In the case of McCain Foods and Eco-Tec, the court had to consider whether amongst other things a claim for loss of revenue fell within the meaning of consequential or indirect loss. McCain Foods purchased a clean energy system from Eco-Tec. McCain Foods encountered various problems with the system and brought a claim for breach of contract. It claimed damages including for a replacement system, loss of revenue, staff and contractors’ costs and additional energy costs.

There was a clause in the system supply contract excluding liability for consequential losses. Eco-Tec accepted liability for the costs of a replacement system but claimed all the other heads of loss were consequential and therefore excluded. The court decided that none of the additional heads of loss were consequential; they were all direct losses arising naturally from the breach.

We always advise that when drafting exclusion clauses, the draftsman thinks about the kinds of loss that might flow from a breach of the contract and consider where they would be considered direct or indirect. This will come down to the facts in each case.

We have written a briefing on the decision.

The abolition of the default retirement age

The law scrapping the default retirement age came into force on the 6th of April. We thought we would update you on its implications for HR teams in technology businesses.

An employer can no longer lawfully require an employee to retire at 65. The removal of the default retirement age does not mean that individuals can no longer retire at 65; it just becomes a matter of choice for the employee. If employers wish to retain a compulsory retirement age or wish to retire people on a case by case basis, they must be able to justify this objectively.

There has been some case law both in the UK and EU considering what could amount to a legitimate aim and such decisions will provide some guidance for employers. Little guidance has been provided by ACAS. The few examples ACAS has given suggest that a fixed retirement age will be effective only in exceptional cases. Any employer wishing to rely on a fixed retirement age needs to consider the legitimate aim it is trying to protect, for example health and safety or retention and training. As well as establishing the legitimate aim, an employer will also need to demonstrate that the retirement age is a proportionate means of achieving that aim.

There are currently transitional provisions in force until this October. For further details of these provisions and guidance for employers on complying with the new regime please view our briefing.

Ministry of Justice guidance on “adequate procedures”

The Ministry of Justice has published its final guidance on the “adequate procedures” that commercial organisations must put in place to successfully defend prosecution for “failing to prevent bribery”. This offence will also apply to any foreign business which carries on part of its business in the UK. In addition to clarifying the scope of the new corporate offence; the Guidance also advises how commercial organisations should approach the provision of corporate hospitability and discusses the issue of “facilitation payments”.

As the offence will apply to any foreign business which may be considered to be carrying out part of its business in the UK, such organisations should consult the guidance closely to ensure that they have in place policies and procedures to prevent bribery and are consistent with the guidance. If they do not currently have such policies, they need to put some in place by the first of July. We have spoken to a number of foreign technology companies who have an operation in the UK on compliance issues, and their concerns about how the new regime could impact on them. Please get in touch if you would like us to speak to you.

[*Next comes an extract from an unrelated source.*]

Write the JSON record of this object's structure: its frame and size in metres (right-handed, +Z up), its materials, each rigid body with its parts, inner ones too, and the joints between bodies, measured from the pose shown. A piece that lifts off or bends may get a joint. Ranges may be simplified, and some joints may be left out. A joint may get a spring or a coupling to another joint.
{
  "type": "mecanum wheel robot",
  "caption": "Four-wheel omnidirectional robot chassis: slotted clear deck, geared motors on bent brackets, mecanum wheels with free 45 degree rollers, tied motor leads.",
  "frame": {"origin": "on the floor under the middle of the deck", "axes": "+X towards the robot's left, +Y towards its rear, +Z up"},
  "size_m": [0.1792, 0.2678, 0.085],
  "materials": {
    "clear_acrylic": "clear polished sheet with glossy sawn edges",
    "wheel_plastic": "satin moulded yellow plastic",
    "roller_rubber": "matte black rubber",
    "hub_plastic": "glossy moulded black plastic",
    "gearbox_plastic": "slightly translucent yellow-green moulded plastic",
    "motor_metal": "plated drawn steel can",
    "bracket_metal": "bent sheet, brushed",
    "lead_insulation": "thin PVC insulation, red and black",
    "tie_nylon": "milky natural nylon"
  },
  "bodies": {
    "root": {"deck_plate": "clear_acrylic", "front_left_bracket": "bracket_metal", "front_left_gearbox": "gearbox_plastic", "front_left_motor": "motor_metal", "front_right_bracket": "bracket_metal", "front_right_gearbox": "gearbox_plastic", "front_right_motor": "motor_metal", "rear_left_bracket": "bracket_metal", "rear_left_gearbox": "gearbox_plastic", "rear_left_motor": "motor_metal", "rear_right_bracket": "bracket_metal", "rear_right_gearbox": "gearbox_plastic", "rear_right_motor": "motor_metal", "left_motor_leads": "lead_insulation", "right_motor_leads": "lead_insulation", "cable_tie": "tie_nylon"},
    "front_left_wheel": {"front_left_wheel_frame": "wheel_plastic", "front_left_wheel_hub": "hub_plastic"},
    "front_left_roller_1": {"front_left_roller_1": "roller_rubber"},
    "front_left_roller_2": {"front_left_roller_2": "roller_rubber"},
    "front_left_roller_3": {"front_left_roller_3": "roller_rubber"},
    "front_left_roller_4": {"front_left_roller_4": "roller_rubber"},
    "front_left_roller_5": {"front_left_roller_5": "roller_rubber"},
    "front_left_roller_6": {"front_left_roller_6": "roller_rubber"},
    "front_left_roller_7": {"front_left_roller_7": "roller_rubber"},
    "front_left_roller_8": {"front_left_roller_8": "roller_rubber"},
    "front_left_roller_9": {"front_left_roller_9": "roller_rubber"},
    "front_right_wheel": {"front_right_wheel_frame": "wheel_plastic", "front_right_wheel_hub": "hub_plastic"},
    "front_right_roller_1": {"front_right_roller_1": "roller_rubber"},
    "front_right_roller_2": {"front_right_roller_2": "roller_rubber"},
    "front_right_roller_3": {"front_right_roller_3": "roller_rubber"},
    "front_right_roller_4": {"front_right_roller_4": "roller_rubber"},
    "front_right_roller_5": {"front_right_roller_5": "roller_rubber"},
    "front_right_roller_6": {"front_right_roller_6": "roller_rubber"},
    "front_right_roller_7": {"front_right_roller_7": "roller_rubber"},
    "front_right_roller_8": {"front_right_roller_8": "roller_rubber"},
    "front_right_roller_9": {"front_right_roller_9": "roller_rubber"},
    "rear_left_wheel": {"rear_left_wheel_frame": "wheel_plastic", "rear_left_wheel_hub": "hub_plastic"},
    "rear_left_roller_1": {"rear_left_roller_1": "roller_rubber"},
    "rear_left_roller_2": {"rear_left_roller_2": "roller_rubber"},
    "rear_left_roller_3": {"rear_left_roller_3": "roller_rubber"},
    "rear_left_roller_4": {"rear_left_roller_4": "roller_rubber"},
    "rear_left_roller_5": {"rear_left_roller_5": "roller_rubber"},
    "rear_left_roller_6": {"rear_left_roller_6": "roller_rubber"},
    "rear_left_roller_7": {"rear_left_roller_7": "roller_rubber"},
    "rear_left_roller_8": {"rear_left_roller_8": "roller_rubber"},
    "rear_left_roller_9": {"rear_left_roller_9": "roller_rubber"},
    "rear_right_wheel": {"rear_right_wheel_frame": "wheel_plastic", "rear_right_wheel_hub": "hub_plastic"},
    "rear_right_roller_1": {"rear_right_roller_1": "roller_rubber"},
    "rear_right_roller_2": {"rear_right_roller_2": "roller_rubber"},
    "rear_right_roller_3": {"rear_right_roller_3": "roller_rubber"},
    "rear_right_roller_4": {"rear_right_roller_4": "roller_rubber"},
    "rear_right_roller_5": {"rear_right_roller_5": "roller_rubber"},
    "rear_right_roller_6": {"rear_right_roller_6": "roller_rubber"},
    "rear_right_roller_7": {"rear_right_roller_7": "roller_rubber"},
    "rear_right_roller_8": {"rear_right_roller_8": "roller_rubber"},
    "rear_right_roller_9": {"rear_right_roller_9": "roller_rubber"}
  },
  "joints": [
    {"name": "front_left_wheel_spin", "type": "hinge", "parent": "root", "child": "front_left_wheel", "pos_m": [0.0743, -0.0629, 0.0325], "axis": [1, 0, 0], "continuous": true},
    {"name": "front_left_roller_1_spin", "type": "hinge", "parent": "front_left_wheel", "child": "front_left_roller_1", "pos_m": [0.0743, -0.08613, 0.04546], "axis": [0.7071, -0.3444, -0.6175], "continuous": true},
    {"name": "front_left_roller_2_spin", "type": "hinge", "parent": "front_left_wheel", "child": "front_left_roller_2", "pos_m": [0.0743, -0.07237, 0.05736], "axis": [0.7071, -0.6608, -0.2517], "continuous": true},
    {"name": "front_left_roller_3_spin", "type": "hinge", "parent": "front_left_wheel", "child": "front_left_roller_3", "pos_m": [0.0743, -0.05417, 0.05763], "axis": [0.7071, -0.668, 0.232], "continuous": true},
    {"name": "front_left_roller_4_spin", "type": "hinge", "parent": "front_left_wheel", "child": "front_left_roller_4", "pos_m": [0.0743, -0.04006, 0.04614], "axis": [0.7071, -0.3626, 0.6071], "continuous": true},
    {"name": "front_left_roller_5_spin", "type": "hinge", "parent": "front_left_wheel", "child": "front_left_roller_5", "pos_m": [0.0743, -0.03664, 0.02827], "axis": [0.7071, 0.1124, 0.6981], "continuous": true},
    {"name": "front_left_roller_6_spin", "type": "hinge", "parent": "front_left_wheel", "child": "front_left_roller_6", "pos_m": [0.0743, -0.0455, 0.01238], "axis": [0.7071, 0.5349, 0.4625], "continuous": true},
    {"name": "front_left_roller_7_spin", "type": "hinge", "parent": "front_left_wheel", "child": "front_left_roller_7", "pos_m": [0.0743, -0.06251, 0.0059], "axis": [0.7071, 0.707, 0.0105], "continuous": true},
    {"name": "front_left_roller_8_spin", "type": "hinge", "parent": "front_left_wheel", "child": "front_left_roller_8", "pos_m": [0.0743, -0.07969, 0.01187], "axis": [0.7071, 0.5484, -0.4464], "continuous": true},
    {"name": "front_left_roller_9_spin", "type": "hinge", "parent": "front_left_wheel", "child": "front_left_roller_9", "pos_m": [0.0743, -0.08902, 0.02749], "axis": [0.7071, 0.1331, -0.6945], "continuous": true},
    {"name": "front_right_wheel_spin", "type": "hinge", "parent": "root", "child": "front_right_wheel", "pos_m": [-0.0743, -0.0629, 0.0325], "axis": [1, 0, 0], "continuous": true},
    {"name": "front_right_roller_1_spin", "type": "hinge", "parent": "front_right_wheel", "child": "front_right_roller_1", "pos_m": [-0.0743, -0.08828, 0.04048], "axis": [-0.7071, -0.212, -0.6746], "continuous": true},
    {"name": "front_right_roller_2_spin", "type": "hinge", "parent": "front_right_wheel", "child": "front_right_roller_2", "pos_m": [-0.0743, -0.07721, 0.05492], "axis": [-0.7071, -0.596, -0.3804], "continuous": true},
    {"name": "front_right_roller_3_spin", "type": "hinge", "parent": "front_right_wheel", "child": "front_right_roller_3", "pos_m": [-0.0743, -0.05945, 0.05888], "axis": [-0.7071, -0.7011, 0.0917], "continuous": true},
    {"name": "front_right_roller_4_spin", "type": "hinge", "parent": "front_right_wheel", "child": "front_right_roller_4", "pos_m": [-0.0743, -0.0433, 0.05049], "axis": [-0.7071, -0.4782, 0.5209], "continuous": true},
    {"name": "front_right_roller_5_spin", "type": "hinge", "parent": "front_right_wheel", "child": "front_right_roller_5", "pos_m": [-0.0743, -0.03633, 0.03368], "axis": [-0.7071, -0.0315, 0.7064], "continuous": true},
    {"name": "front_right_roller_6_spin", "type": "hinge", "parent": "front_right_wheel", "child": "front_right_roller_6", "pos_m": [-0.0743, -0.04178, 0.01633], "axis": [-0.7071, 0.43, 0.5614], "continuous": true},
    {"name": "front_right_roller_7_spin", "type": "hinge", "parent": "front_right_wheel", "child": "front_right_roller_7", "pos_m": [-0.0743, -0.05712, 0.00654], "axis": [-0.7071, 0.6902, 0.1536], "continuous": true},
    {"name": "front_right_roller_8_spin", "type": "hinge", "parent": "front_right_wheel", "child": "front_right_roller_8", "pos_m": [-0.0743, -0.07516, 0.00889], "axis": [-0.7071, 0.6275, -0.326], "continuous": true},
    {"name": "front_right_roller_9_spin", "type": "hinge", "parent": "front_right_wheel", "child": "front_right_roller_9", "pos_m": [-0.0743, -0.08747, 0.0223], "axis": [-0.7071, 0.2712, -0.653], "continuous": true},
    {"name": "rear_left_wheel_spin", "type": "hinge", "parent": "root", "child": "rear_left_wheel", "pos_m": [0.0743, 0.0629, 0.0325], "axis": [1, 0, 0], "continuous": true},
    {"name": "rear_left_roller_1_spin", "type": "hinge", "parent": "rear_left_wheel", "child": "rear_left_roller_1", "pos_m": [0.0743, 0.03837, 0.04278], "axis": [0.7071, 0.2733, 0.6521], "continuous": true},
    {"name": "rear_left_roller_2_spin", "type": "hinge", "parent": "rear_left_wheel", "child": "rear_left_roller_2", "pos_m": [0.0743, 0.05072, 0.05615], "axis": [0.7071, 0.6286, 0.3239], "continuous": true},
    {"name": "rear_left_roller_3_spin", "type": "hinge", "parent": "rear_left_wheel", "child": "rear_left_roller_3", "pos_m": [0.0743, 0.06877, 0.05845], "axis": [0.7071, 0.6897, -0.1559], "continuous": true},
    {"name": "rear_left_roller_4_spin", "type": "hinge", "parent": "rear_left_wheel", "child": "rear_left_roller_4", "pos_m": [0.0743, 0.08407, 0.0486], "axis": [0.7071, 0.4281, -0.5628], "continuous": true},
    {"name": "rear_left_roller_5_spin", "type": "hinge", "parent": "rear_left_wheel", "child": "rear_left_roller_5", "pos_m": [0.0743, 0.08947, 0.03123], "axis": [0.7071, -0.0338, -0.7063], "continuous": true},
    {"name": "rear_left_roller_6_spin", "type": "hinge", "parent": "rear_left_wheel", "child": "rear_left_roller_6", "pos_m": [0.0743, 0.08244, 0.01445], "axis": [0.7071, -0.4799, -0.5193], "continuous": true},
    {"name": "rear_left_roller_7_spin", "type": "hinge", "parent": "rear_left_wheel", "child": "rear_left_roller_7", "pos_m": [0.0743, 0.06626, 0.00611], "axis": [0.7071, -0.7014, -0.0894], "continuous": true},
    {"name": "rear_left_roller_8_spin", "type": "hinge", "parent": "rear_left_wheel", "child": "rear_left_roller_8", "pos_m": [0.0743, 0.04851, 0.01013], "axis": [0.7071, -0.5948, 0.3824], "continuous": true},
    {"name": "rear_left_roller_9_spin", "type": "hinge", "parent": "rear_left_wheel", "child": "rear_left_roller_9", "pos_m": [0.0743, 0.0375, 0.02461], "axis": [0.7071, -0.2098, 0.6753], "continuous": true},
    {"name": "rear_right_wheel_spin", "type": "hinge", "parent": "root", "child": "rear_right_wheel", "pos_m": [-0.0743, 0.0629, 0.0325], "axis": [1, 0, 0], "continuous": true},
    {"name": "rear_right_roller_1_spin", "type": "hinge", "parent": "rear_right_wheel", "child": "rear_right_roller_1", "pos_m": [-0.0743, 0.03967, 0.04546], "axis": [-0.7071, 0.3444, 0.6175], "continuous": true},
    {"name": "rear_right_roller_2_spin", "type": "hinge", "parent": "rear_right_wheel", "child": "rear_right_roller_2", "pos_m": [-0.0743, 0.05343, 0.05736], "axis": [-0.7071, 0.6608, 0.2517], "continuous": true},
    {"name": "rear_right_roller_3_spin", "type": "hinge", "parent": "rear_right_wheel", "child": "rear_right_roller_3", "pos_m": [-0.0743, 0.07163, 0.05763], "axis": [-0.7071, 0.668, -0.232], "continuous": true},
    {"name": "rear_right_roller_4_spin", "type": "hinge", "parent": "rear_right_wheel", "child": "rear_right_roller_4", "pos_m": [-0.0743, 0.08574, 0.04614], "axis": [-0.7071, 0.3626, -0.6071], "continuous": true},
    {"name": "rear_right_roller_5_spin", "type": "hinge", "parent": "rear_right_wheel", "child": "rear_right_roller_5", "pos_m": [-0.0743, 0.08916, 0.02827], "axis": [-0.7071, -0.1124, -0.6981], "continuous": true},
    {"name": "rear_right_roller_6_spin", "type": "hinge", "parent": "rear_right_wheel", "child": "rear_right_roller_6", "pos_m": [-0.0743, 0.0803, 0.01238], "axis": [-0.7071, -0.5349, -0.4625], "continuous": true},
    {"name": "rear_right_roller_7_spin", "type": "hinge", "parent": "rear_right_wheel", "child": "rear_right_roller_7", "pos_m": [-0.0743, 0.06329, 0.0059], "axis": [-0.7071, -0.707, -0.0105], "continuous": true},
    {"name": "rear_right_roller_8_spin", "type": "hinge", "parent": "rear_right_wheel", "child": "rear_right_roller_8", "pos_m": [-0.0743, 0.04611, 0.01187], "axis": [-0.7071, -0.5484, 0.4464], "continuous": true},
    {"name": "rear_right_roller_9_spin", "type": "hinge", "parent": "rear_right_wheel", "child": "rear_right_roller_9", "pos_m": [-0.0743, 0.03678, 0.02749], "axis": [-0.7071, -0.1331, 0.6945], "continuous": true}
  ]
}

The issue of what corporate hospitality will be allowed under the new regime has excited much press comment. The guidance says that proportionate and reasonable business hospitality that seeks to showcase products or services or cement relationships will fall outside the scope of the offence. Welcome news for all sports fans, is that talking clients to sporting events is considered to fall on the right side of the line.

The guidance has a strong commercial focus and provides much needed clarification. We have prepared an in depth briefing on the guidance.

Thank you for listening to this video today. We hope you found it useful.